Marina Warner explores the history and meanings of fairy tales from many different traditions. Her map of story extends from North to South, West to East, from Germany, Denmark,  France and Italy, the Celtic fringes to Russia, the Middle East and beyond. Her book is both a guide and an exploration: even familiar tales appear different, others are there to re-discovered, having slipped or been pushed into obscurity and still others are there to be found for the very first time.

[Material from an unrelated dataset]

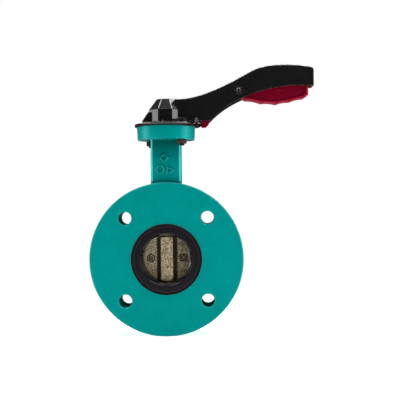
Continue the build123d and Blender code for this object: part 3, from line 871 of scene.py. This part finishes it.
partingLine = {
    "sideX": 0.0163, "rise": 0.0006, "width": 0.0012, "taper": 0.4,
    "low": 0.0815, "high": 0.128, "softEdge": 0.00015,
}


def modelPartingLine(look):
    sides = []
    for side in (-1, 1):
        bpy.ops.object.select_all(action="DESELECT")
        bpy.ops.mesh.primitive_plane_add(
            size=1, location=(side * look["sideX"], 0, (look["low"] + look["high"]) / 2),
            rotation=(0, math.radians(90), 0))
        line = bpy.context.object
        line.scale = (look["high"] - look["low"], look["width"], 1)
        bpy.ops.object.transform_apply(location=False, rotation=False, scale=True)
        bpy.ops.object.mode_set(mode="EDIT")
        bpy.ops.mesh.select_all(action="SELECT")
        bpy.ops.mesh.extrude_region_move(TRANSFORM_OT_translate={"value": (side * look["rise"], 0, 0)})
        bpy.ops.transform.resize(value=(1, look["taper"], 1))
        bpy.ops.object.mode_set(mode="OBJECT")
        tidyMesh(line)
        sides.append(line)
    both = joined(sides)
    applyModifier(both, "BEVEL", width=look["softEdge"], segments=2, limit_method="ANGLE")
    return finishPiece(both, "neckPartingLine", "body", "body_paint", 60)


modelPartingLine(partingLine)
print("parting line done")


# a shallow curved rib in the trigger's recess

gripRib = {
    "wallY": -0.0072, "rise": 0.001, "keepBelow": 0.1826, "softEdge": 0.0002,
    "ring": {"sides": 32, "radius": 0.0062, "width": 0.0011, "x": 0.1234, "z": 0.1868, "turn": 0},
}


def modelGripRib(look):
    rib = raisedRing(look["ring"], look["wallY"], look["rise"])
    bpy.ops.object.mode_set(mode="EDIT")
    bpy.ops.mesh.select_all(action="SELECT")
    bpy.ops.mesh.bisect(
        plane_co=(0, 0, look["keepBelow"]), plane_no=(0, 0, 1), use_fill=True, clear_outer=True)
    bpy.ops.object.mode_set(mode="OBJECT")
    applyModifier(rib, "BEVEL", width=look["softEdge"], segments=2, limit_method="ANGLE")
    return finishPiece(rib, "gripRib", "squeezing", "trigger_red", 60)


modelGripRib(gripRib)
print("grip rib done")


# the trigger's spring: a coil of wire wound between two given heights
triggerSpring = {
    "x": 0.1, "low": 0.18455, "high": 0.19885, "coil": 0.0036, "wire": 0.00045, "turns": 6, "steps": 24,
    "seatZ": 0.1994, "keep": 0.7,
}


def modelSpring(look):
    bpy.ops.object.select_all(action="DESELECT")
    bpy.ops.mesh.primitive_circle_add(
        vertices=10, radius=look["wire"], location=(look["coil"], 0, 0), rotation=(math.radians(90), 0, 0))
    coil = bpy.context.object
    tidyMesh(coil)
    bpy.context.scene.cursor.location = (0, 0, 0)
    bpy.ops.object.origin_set(type="ORIGIN_CURSOR")
    applyModifier(
        coil, "SCREW", axis="Z", angle=math.radians(360), iterations=look["turns"], steps=look["steps"],
        screw_offset=(look["high"] - look["low"]) / look["turns"])
    bpy.ops.object.mode_set(mode="EDIT")
    bpy.ops.mesh.select_all(action="SELECT")
    bpy.ops.mesh.fill_holes(sides=0)
    bpy.ops.object.mode_set(mode="OBJECT")
    coil.location = (look["x"], 0, look["low"])
    finishPiece(coil, "triggerSpring", "turning", "spring_steel", 60)
    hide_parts("trigger_spring")
    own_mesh(coil)


modelSpring(triggerSpring)
print("spring done")


# floor, room and studio lamps

studio = {
    "floorSize": 12.0,
    "clearRadius": 0.1,
    "whiteRadius": 0.45,
    "floorColour": (0.88, 0.88, 0.88), "floorMirrored": (0.1, 0.1, 0.1),
    "tableGlow": 0.9, "roomGlow": 0.03,
    "backdropGlow": 1.0,
}


def buildFloor():
    low = cadBounds[0].z
    bpy.ops.object.select_all(action="DESELECT")
    bpy.ops.mesh.primitive_plane_add(size=studio["floorSize"], location=(0, 0, low))
    floor = bpy.context.object
    floor.name = "floor"
    material = bpy.data.materials.new("floorPaper")
    material.use_nodes = True
    tree = material.node_tree
    paper = tree.nodes["Principled BSDF"]
    path = addNode(tree, "ShaderNodeLightPath")
    shade = addNode(tree, "ShaderNodeMix", {
        6: (*studio["floorColour"], 1), 7: (*studio["floorMirrored"], 1)}, data_type="RGBA")
    join(tree, path, "Is Glossy Ray", shade, 0)
    join(tree, shade, 2, paper, "Base Color")
    join(tree, shade, 2, paper, "Emission Color")
    paper.inputs["Emission Strength"].default_value = studio["tableGlow"]
    paper.inputs["Roughness"].default_value = 0.9
    paper.inputs["Specular IOR Level"].default_value = 0.1
    bright = addNode(tree, "ShaderNodeEmission", {"Color": (1, 1, 1, 1), "Strength": studio["backdropGlow"]})
    place = addNode(tree, "ShaderNodeTexCoord")
    apart = addNode(tree, "ShaderNodeVectorMath", operation="LENGTH")
    join(tree, place, "Object", apart, 0)
    outward = addNode(
        tree, "ShaderNodeMapRange", {1: studio["clearRadius"], 2: studio["whiteRadius"]},
        interpolation_type="SMOOTHSTEP")
    join(tree, apart, "Value", outward, 0)
    seen = addNode(tree, "ShaderNodeMath", operation="MULTIPLY")
    join(tree, outward, 0, seen, 0)
    join(tree, path, "Is Camera Ray", seen, 1)
    mixed = addNode(tree, "ShaderNodeMixShader")
    join(tree, seen, 0, mixed, 0)
    tree.links.new(paper.outputs[0], mixed.inputs[1])
    tree.links.new(bright.outputs[0], mixed.inputs[2])
    tree.links.new(mixed.outputs[0], tree.nodes["Material Output"].inputs["Surface"])
    floor.data.materials.append(material)


def buildRoom():
    # a dim room for the object to reflect, and plain white behind it
    world = bpy.data.worlds.new("room")
    bpy.context.scene.world = world
    world.use_nodes = True
    tree = world.node_tree
    room = tree.nodes["Background"]
    room.inputs["Color"].default_value = (1, 1, 1, 1)
    room.inputs["Strength"].default_value = studio["roomGlow"]
    white = addNode(tree, "ShaderNodeBackground", {"Color": (1, 1, 1, 1), "Strength": studio["backdropGlow"]})
    path = addNode(tree, "ShaderNodeLightPath")
    mixed = addNode(tree, "ShaderNodeMixShader")
    join(tree, path, "Is Camera Ray", mixed, 0)
    tree.links.new(room.outputs[0], mixed.inputs[1])
    tree.links.new(white.outputs[0], mixed.inputs[2])
    tree.links.new(mixed.outputs[0], tree.nodes["World Output"].inputs["Surface"])


lamps = {
    "keyBox": {"at": (0.4, -0.75, 0.85), "aim": (0.0, 0, 0.03), "size": (0.4, 0.3), "power": 1.2},
    "frontStrip": {"at": (0.0, -0.5, 0.98), "aim": (0.0, 0, 0.05), "size": (0.9, 0.05), "power": 2.2},
    "overheadLeft": {"at": (-0.42, -0.08, 0.95), "aim": (0, 0, 0.1), "size": (0.42, 0.42), "power": 6.5},
    "overheadRight": {"at": (0.5, -0.08, 0.95), "aim": (0, 0, 0.1), "size": (0.42, 0.42), "power": 6.5},
    "overheadBack": {"at": (0.1, 0.35, 0.95), "aim": (0.05, 0, 0.1), "size": (1.0, 0.45), "power": 11.0},
    "leftBox": {"at": (-0.95, -0.1, 0.12), "aim": (0, 0, 0.06), "size": (0.5, 0.7), "power": 3.8},
    "rightBox": {"at": (1.0, -0.1, 0.12), "aim": (0.03, 0, 0.06), "size": (0.5, 0.7), "power": 4.4},
}


def buildLamps():
    for name, lamp in lamps.items():
        data = bpy.data.lights.new(name, "AREA")
        data.shape = "RECTANGLE"
        data.size, data.size_y = lamp["size"]
        data.energy = lamp["power"]
        made = bpy.data.objects.new(name, data)
        bpy.context.scene.collection.objects.link(made)
        made.location = lamp["at"]
        made.visible_camera = False
        toward = Vector(lamp["aim"]) - Vector(lamp["at"])
        made.rotation_euler = toward.to_track_quat("-Z", "Y").to_euler()


cameraSetup = {
    "at": (0.045, -0.8375, 0.0641),
    "lens": 69.0,
    "sensor": 36.0,
    "rollDegrees": 0.6,
    "shift": (-0.02, -0.0027),
}


def buildCamera():
    data = bpy.data.cameras.new("camera")
    data.lens = cameraSetup["lens"]
    data.sensor_width = cameraSetup["sensor"]
    data.shift_x, data.shift_y = cameraSetup["shift"]
    camera = bpy.data.objects.new("camera", data)
    bpy.context.scene.collection.objects.link(camera)
    camera.location = cameraSetup["at"]
    camera.rotation_euler = (math.radians(90), math.radians(cameraSetup["rollDegrees"]), 0)
    bpy.context.scene.camera = camera


buildFloor()
buildRoom()
buildLamps()
buildCamera()
bpy.context.scene.view_settings.view_transform = "Standard"
print("studio ready")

She focuses on the tales themselves and how they have been recorded and recieved from first collection and publication; their transmigration from oral tales to the printed page and on to stage and screen and she deftly shows how each age tells the tales differently. Archetypal in their universality, they are nevertheless infinitely malleable. The stories have been changed, bowdlerised, re-told and re-interpreted, given feminist slants, toned down and toned up, depending on who is doing the telling and why. They have mined for meaning, analysed and re-analysed, catalogued and categorised, traced across cultures and continents, but they have never lost their primal fascination from Brothers Grimm to Maleficent. They have provided a well spring, a never emptying cauldron of ideas and inspiration for generations of writers of fantasy and magic realism, from J.R.R. Tolkien to Jeanette Winterson, by way of Angela Carter, Lewis Carroll, C.S. Lewis, Philip Pullman and a host of others. 

Marina Warner wears her considerable erudition lightly and writes with an elegant, easy style, but her scholarship shows on every page. Her great skill is to be able to distil her deep knowledge into less than 200 pages; to press a wide ranging and comprehensive survey that covers every conceivable aspect of this enormous subject into a slim volume that can be slipped into handbag or pocket, that could be consumed at one reading, but which provides the reader with everything he or she could wish to know. In this she has performed her own kind of magic. The density of meaning she packs into these pages echoes the brevity and resonance of some of the most powerful fairy tales. A small volume containing infinite riches. It could have come from one of the stories themselves.